PROBLEM STATEMENT> Set down, exactly as written, only the lines starting with the one that holds "extrude(amount=screw_length - shank_length)" and ending with the one that holds "imported CAD frame.".

DATA SHOWN>
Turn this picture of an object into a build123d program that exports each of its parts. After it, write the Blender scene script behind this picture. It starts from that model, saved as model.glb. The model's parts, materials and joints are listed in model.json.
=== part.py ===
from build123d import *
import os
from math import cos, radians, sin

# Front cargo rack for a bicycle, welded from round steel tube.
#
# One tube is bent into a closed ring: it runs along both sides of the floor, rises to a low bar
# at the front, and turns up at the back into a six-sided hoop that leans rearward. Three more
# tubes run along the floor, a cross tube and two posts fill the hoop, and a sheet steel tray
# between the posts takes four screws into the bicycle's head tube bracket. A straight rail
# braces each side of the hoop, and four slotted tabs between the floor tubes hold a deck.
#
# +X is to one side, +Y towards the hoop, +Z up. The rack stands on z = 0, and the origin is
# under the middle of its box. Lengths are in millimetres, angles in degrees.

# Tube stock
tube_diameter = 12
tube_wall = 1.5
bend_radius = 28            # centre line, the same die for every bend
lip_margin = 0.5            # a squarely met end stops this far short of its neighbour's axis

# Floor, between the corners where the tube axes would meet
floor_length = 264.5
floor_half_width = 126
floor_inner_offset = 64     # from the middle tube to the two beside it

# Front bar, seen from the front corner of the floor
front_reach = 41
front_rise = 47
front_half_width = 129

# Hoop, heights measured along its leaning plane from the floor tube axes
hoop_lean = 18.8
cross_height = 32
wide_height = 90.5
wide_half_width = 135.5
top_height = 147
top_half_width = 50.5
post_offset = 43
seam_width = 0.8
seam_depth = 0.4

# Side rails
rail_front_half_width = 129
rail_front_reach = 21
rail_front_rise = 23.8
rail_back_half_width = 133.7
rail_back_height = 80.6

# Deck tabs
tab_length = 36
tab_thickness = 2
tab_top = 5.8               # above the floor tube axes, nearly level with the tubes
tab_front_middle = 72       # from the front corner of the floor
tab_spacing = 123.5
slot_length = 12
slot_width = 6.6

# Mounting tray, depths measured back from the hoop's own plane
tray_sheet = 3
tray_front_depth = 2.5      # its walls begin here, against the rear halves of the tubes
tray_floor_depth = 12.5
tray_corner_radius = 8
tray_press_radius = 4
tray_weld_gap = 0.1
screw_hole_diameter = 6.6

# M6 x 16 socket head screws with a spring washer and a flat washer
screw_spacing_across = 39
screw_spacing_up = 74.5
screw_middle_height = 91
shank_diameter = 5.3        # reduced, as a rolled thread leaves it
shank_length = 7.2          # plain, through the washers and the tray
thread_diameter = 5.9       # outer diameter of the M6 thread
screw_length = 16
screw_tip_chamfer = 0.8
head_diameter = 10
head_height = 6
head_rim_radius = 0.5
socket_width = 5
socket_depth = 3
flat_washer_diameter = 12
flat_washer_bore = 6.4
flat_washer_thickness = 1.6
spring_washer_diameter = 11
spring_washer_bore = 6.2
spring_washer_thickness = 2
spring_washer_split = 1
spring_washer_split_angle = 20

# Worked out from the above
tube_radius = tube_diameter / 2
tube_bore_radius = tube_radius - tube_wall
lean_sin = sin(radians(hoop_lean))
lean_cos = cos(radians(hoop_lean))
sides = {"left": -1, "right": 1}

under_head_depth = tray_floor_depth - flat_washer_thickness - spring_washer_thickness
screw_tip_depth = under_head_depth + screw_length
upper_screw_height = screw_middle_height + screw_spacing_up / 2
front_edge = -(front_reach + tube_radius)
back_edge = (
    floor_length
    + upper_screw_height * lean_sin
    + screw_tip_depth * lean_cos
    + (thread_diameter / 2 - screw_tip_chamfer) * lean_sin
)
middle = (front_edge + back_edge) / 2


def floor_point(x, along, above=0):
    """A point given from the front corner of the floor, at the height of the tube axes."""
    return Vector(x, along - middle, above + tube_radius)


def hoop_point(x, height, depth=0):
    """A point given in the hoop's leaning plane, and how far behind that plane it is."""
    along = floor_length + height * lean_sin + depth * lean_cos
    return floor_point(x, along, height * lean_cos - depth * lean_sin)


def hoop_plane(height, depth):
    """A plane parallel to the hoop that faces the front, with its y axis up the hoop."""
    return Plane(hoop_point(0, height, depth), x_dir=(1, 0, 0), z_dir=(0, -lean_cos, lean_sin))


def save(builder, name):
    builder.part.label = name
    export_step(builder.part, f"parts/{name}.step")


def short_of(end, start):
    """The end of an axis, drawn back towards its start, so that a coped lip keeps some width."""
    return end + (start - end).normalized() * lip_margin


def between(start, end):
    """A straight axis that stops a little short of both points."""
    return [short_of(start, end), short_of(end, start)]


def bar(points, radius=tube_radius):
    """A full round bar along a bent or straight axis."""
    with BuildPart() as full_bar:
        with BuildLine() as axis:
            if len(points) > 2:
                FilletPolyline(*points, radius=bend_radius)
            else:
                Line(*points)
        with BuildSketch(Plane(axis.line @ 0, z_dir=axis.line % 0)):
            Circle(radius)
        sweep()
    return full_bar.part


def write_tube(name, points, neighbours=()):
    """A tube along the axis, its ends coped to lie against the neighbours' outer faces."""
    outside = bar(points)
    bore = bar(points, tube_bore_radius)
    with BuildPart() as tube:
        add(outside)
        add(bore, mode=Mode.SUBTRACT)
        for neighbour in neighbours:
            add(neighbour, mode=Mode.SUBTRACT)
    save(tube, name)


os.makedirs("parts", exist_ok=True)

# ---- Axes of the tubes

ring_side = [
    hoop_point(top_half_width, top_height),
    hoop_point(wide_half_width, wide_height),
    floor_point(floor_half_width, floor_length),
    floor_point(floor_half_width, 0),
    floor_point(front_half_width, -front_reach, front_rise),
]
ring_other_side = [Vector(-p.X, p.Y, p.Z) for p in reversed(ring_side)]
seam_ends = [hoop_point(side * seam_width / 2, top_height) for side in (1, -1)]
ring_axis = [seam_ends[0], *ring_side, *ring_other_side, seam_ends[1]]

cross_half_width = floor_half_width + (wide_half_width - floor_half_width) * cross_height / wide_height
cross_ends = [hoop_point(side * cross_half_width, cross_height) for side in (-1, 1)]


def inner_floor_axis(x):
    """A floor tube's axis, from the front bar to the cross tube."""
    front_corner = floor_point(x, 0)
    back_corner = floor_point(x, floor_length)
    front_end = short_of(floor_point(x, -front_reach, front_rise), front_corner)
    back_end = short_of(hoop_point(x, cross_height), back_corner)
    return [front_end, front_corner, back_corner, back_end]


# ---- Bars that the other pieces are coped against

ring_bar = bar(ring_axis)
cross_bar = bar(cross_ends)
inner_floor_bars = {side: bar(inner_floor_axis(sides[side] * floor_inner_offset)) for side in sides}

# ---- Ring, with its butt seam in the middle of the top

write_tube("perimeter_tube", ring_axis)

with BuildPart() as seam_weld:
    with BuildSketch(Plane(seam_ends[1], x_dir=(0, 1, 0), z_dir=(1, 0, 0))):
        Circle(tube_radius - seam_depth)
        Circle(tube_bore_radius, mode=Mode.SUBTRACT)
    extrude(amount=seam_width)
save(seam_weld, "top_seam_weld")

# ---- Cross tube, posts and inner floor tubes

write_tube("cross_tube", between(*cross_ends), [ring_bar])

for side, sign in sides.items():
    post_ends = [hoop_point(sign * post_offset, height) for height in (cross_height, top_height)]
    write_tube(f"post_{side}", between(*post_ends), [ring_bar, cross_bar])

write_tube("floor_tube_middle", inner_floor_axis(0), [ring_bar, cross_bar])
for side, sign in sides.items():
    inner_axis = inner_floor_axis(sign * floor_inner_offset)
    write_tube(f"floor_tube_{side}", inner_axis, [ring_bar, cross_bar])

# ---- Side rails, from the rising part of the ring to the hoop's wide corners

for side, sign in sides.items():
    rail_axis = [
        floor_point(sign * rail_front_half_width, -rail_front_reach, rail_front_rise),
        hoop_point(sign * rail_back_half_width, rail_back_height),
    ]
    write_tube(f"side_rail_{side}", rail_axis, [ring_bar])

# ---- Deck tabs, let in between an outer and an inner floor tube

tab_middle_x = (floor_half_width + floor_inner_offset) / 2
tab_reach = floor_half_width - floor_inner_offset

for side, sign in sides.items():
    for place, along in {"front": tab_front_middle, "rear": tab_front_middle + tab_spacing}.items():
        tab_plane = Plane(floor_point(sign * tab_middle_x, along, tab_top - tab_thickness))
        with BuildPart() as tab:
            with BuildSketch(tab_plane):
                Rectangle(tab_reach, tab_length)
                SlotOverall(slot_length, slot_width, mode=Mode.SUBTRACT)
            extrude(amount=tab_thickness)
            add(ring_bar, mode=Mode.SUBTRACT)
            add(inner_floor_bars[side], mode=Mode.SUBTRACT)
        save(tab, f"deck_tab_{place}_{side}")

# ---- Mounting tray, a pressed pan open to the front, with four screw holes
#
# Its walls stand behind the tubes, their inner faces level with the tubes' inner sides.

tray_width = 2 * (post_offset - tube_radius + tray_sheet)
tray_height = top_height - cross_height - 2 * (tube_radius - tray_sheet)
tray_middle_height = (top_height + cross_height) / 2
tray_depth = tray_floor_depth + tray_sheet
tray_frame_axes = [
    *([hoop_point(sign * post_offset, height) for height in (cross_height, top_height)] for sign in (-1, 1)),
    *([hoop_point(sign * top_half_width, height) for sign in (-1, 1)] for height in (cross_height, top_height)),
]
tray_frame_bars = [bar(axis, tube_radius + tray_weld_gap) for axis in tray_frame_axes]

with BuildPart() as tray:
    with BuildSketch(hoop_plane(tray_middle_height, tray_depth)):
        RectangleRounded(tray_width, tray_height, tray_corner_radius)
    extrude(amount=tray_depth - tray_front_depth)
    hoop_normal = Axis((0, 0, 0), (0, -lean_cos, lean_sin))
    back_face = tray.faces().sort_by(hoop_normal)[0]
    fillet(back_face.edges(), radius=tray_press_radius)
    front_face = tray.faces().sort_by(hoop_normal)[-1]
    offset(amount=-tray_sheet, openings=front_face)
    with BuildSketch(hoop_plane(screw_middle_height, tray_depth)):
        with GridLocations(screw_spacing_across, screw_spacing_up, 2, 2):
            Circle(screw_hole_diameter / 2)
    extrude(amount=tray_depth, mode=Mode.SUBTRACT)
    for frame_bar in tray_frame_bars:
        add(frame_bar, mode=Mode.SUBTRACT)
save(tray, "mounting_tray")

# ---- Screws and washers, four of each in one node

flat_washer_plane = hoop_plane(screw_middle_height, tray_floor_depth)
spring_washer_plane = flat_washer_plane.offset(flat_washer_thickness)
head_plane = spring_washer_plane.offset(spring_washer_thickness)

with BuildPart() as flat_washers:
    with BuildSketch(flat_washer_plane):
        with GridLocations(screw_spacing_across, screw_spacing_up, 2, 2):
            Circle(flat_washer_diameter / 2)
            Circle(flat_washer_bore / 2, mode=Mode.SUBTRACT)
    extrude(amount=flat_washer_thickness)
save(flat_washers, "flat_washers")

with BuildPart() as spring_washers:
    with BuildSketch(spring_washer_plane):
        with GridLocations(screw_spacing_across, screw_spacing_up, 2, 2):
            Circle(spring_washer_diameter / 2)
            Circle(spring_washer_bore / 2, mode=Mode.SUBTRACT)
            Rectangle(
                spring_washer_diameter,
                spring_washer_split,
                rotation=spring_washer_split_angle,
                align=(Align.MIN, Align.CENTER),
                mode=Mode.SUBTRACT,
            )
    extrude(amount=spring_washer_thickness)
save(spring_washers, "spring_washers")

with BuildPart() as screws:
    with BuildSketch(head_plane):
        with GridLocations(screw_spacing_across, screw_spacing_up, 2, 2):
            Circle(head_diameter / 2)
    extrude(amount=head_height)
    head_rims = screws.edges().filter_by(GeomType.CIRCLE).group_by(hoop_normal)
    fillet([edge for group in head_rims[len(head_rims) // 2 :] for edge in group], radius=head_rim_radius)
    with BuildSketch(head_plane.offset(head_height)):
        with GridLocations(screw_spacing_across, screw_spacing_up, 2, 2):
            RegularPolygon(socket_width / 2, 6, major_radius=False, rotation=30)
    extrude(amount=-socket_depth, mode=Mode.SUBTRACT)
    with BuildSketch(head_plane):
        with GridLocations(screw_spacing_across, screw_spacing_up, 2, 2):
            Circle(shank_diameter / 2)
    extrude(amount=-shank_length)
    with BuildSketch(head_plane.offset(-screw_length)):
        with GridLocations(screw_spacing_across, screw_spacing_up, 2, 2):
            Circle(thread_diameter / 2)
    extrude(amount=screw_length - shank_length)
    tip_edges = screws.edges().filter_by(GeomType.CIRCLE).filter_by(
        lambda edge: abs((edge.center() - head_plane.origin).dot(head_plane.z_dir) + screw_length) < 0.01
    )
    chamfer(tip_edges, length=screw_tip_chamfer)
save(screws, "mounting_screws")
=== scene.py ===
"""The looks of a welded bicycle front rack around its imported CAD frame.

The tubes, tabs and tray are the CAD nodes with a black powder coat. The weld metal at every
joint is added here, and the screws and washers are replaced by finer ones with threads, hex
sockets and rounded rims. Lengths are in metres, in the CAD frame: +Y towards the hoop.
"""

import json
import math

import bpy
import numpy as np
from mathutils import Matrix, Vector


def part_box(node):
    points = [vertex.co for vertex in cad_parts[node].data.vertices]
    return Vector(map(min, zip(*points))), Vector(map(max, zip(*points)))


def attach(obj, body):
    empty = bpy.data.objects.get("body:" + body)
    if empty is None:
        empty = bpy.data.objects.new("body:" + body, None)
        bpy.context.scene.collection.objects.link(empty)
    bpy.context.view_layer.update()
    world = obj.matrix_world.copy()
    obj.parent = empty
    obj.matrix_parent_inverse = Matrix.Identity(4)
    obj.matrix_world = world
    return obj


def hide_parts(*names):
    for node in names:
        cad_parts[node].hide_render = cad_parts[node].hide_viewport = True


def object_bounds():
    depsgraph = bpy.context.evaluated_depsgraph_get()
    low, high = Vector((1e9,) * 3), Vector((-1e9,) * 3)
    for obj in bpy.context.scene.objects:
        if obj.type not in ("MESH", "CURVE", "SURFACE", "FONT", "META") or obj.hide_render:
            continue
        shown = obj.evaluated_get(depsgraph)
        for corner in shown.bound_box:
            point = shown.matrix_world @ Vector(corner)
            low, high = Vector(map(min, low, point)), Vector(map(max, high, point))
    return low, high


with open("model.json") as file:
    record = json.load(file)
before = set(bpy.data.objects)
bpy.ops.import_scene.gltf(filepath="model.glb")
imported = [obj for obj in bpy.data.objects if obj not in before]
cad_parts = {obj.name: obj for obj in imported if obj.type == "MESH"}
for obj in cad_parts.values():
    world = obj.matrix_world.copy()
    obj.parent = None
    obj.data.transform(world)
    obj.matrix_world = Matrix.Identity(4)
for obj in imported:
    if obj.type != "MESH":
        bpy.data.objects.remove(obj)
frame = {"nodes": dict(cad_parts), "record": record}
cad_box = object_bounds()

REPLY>
    extrude(amount=screw_length - shank_length)
    tip_edges = screws.edges().filter_by(GeomType.CIRCLE).filter_by(
        lambda edge: abs((edge.center() - head_plane.origin).dot(head_plane.z_dir) + screw_length) < 0.01
    )
    chamfer(tip_edges, length=screw_tip_chamfer)
save(screws, "mounting_screws")
=== scene.py ===
"""The looks of a welded bicycle front rack around its imported CAD frame.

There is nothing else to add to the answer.